8 Louisiana Home Insurers Receive State Incentives But Have a History of Poor Performance
Louisiana has implemented the Insure Louisiana Incentive Program to encourage insurance companies to write more homeowner policies in the state, particularly in areas that are underserved or have limited insurance options.
However, eight home insurance companies operating in Louisiana, which receive the incentives, have continued a long history of poor business performance, above-average claims denials or both. Here’s where many of them have gone astray:
- In the aggregate, over the last ten years, the eight insurers have reported net underwriting losses of $357 million.
- One reason may be that they’ve outsourced a lot of their services, paying $174 million in fees to affiliates, often incurring larger expenses and effectively moving those funds out of the sight of regulators.
- Some have tried to make up for their losses, earning $121 million on investments and other sources, but it has not been enough to offset the continuing stream of red ink in their underwriting.
- In the process, policyholders have often gotten the raw end of the deal; most of the insurers closed a high percentage of homeowner claims with no payment whatsoever. On average, they closed 42.1% of claims with no payment in 2022, an even higher 45% in 2023, and an alarming 51.1% in 2024.
Each individual company is different, but all show signs of financial stress, cutting corners or both. Some highlights follow.
Allied Trust Insurance Company
- Since this company opened for business in 2015, it has reported net underwriting losses in every year except 2024. For the past ten years, the total net underwriting losses were $27.3 million.
- Meanwhile, Allied Trust has paid out $86.9 million in fees to affiliates.
- In 2024, the company closed 51.2% of homeowners’ claims with no payment whatsoever, up from an already high 43% of claims that were rebuffed in 2023.
Cajun Underwriters Reciprocal Exchange
- Since it began operations in 2022, the company has never reported net underwriting income. For the three-year period, its underwriting losses add up to $46.8 million.
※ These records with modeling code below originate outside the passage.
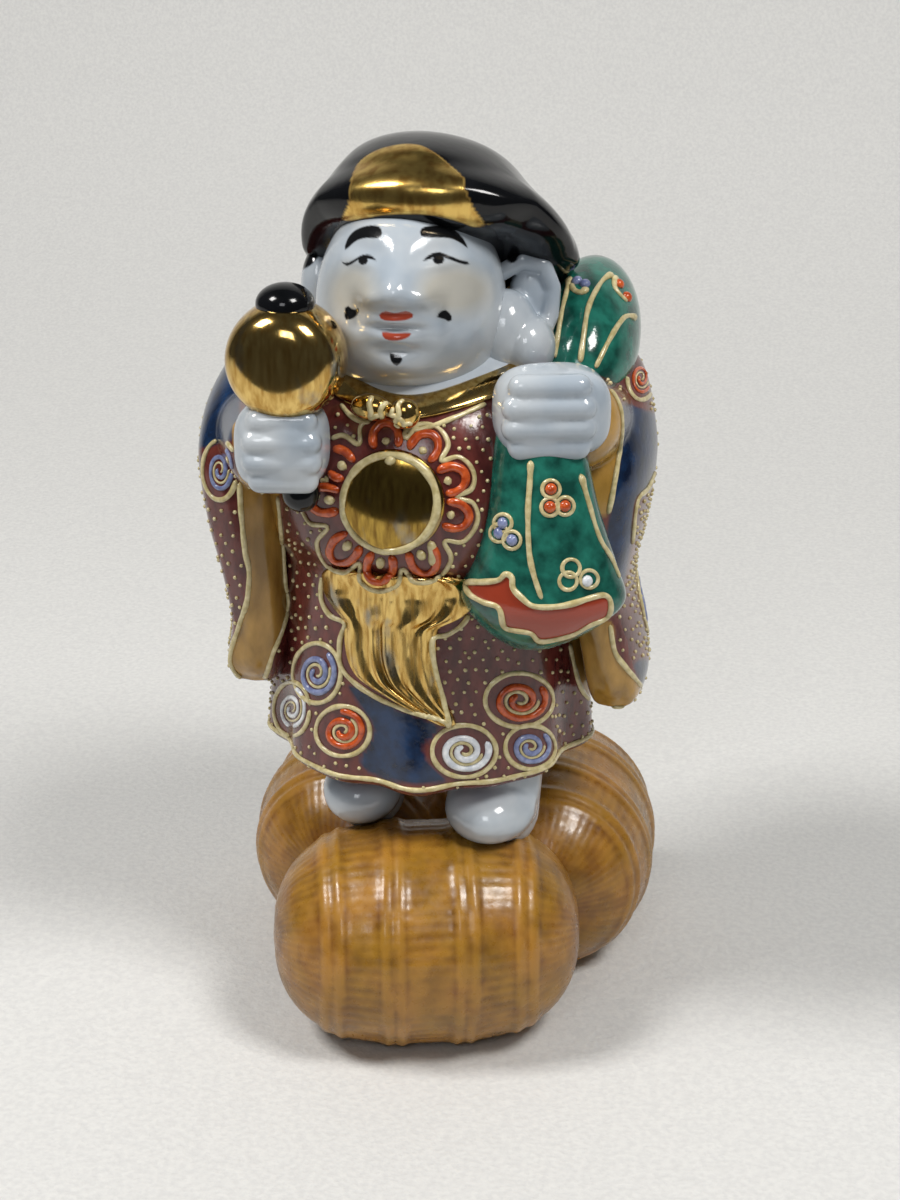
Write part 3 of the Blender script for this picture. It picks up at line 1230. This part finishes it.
def flowerPoint(degrees, along, across=0.0):
    aim = np.radians(degrees)
    centreX, centreY = flowerSettings["centre"]
    return (centreX + along * np.sin(aim) + across * np.cos(aim),
            centreY - along * np.cos(aim) + across * np.sin(aim))


def flowerOutline():
    # scallops between the far and near radii, one over each petal
    s = flowerSettings
    centres = np.array(s["petals"])
    following = np.append(centres[1:], centres[0] + 360)
    depth = s["outlineFar"] - s["outlineNear"]
    outline = []
    for here, after in zip(centres, following):
        for share in np.linspace(0, 1, 9)[:-1]:
            reach = s["outlineNear"] + depth * abs(np.cos(np.pi * share)) ** s["scallop"]
            outline.append(flowerPoint(here + (after - here) * share, reach))
    return outline


# Slip lines, in pixels of the photograph
slipLines = {
    "hemHeight": 20.2,  # mm, all the way round
    "cloth": [
        sleeveEdges["rightLining"] + [(278, 495)],
        [(602, 380)] + sleeveEdges["leftCuff"],
        [(567, 632)] + sleeveEdges["leftHem"] + [(610, 624)],
        [(668, 425), (664, 438), (657, 466), (648, 488), (637, 502), (632, 545)],
        [(322, 577), (321, 592), (323, 604), (331, 616), (345, 623), (342, 633), (340, 643), (341, 666),
         (355, 683), (380, 699), (409, 711), (443, 721), (450, 729)],
        [(450, 727), (441, 692), (434, 663), (433, 639), (447, 635), (462, 625), (469, 612), (464, 600),
         (455, 596)],
    ],
    "sack": [
        [(582, 249), (573, 265), (567, 291), (561, 317), (555, 359)],
        [(573, 247), (582, 250), (591, 252)],
        [(613, 274), (603, 280), (593, 296), (587, 313), (583, 341), (578, 379)],
        [(636, 318), (626, 316), (616, 328), (605, 348), (593, 373)],
        [(531, 453), (530, 480), (528, 513), (529, 549), (533, 572), (542, 600)],
        [(580, 473), (587, 498), (599, 537), (611, 558), (620, 579)],
        [(588, 287), (582, 293), (574, 290), (571, 283)],
        [(616, 276), (614, 286), (621, 296), (628, 302)],
    ],
    "sackBehind": [  # on the wrapped sheet
        [(27, 107), (38, 109), (52, 108), (66, 100), (76, 86)],
        [(26, 103), (36, 100), (47, 93), (54, 82), (56, 72)],
        [(25, 99), (30, 92), (34, 82), (36, 76)], [(22, 95), (24, 84), (26, 72), (28, 60)],
        [(28, 105), (42, 104), (56, 100), (64, 95)],
    ],
    "mouth": [
        (466, 583), (483, 582), (499, 580), (505, 574), (512, 577), (513, 588), (522, 598), (533, 606),
        (552, 607), (571, 604), (590, 598), (604, 595), (610, 601), (608, 616), (590, 625), (571, 635),
        (541, 641), (531, 633), (514, 630), (504, 626), (499, 608), (483, 602), (470, 594),
    ],
    "knot": [
        [(366, 423), (371, 414), (369, 404), (373, 395)],
        [(384, 421), (380, 411), (386, 403), (393, 407), (391, 417)],
        [(394, 424), (399, 415), (398, 405), (405, 399)], [(399, 428), (409, 423), (418, 430)],
        [(340, 403), (351, 416), (364, 422), (380, 420), (394, 424), (404, 430), (418, 430), (433, 426),
         (461, 415), (487, 403)],
    ],
}

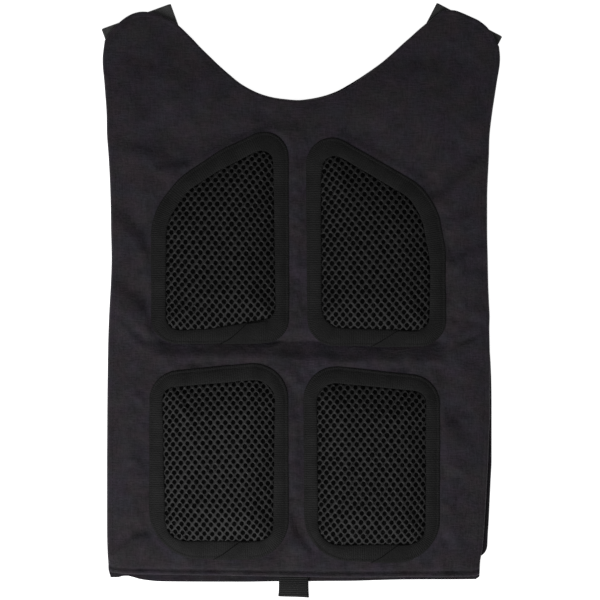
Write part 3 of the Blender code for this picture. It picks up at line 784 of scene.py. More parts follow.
def tuck_height(x, y):
    """Depth of the tuck between the upper and the lower pads, and the bulge that ends it."""
    side = smooth((x - TUCK["rise_from"]) / TUCK["rise_ease"])
    rise = TUCK["rise_left"] + (TUCK["rise_right"] - TUCK["rise_left"]) * side
    below = (TUCK["y"] - y) / rise
    rounded = 1.0 - np.sin(0.5 * math.pi * np.clip(below, 0.0, 1.0))
    straight = 1.0 - np.clip(below * 1.02, 0.0, 1.0)
    middle = np.exp(-(((x - TUCK["middle"]) / TUCK["wide"]) ** 2))
    low = rounded * (1.0 - middle) + TUCK["middle_depth"] * straight * middle
    high = (1.0 - smooth((y - TUCK["y"]) / TUCK["fall"])) * (1.0 + TUCK["middle_more"] * middle)
    ends = smooth((x - TUCK["left"]) / TUCK["ease"]) * smooth((TUCK["right"] - x) / TUCK["ease"])
    uneven = 1.0 + TUCK["right_more"] * side + TUCK["uneven"] * soft_noise(x, np.zeros_like(x), 0.020, 17)
    from_bulge = (y - TUCK["y"] + TUCK["bulge_place"] * rise) / TUCK["bulge_wide"]
    bulge = TUCK["bulge"] * np.exp(-(from_bulge**2)) * (1.0 - 0.5 * middle)
    return (bulge - TUCK["depth"] * np.where(below > 0, low, high)) * ends * uneven


print("tuck", TUCK["depth"] * 1000, "mm deep, bulge", TUCK["bulge"] * 1000, "mm high")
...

- Compounding the situation, it has paid out $41.6 million in fees to affiliates in the same period.
- In 2024, the company closed an unusually high 53.8% of its homeowners' claims without payment, up significantly from 44.2% in 2023 and 43.4% in 2022.
Constitution Insurance Company
- In the last ten years, the company has reported net underwriting income of $13.8 million.
- During that same 10-year period, it has paid out $1 million in fees to affiliates.
- In 2022, the company closed 58.3% of homeowner claims without payment. But in 2023 and 2024, its filings show that it ceased writing homeowners’ insurance policies in 2023, while still receiving state incentives of $4.5 million.
Elevate Reciprocal Exchange
- Since it began operations in 2022, the company has never reported positive income, losing $11.7 million on its underwriting during the three years.
- In 2024, the company closed 54.9% of homeowners’ claims with no payment, up from an already high 50.5% of claims that were not paid in 2023.
Gulf States Insurance Company
- Since beginning operations in 2016, the company has reported net underwriting losses of $5.8 million.
- In 2024 alone, it paid out an unusually high $12.5 million in fees to affiliates.
- Also in 2024, the company closed 47% of its homeowners’ claims without payment, up from 24.9% in 2022.
Safepoint Insurance Co.
- Since it began operations in 2013, the company has reported total underwriting losses of $37.4 million.
- It has paid out $7.7 million in fees to affiliates, all in 2024.
- In the same year, the company closed an unusually high 51.2% of its homeowners’ claims without payment.
Safeport Insurance Co.
- In the last seven years, the company has reported net underwriting losses of $50.8 million.
- In the same seven-year period, it paid out $23.3 million in fees to affiliates.
- And in 2024, the company closed 44.5% of its homeowners’ claims with no payment.
SureChoice Underwriters Reciprocal Exchange
- Since it began operations in 2021, the company has never reported positive net income. Overall, during the period, it has reported net underwriting losses of $195.2 million.
- In each of the last three years, the company closed more than half of its homeowners’ claims with no payment: 50.4% in 2022, 51.1% in 2023 and 51.3% in 2024.
Our view: The state has a responsibility to protect both taxpayers and insurance policyholders, ensuring that funds are used efficiently, transparently and in the public’s best interest. However, the data — insurance company finances, operations and claims denials — raise serious questions about each of these goals.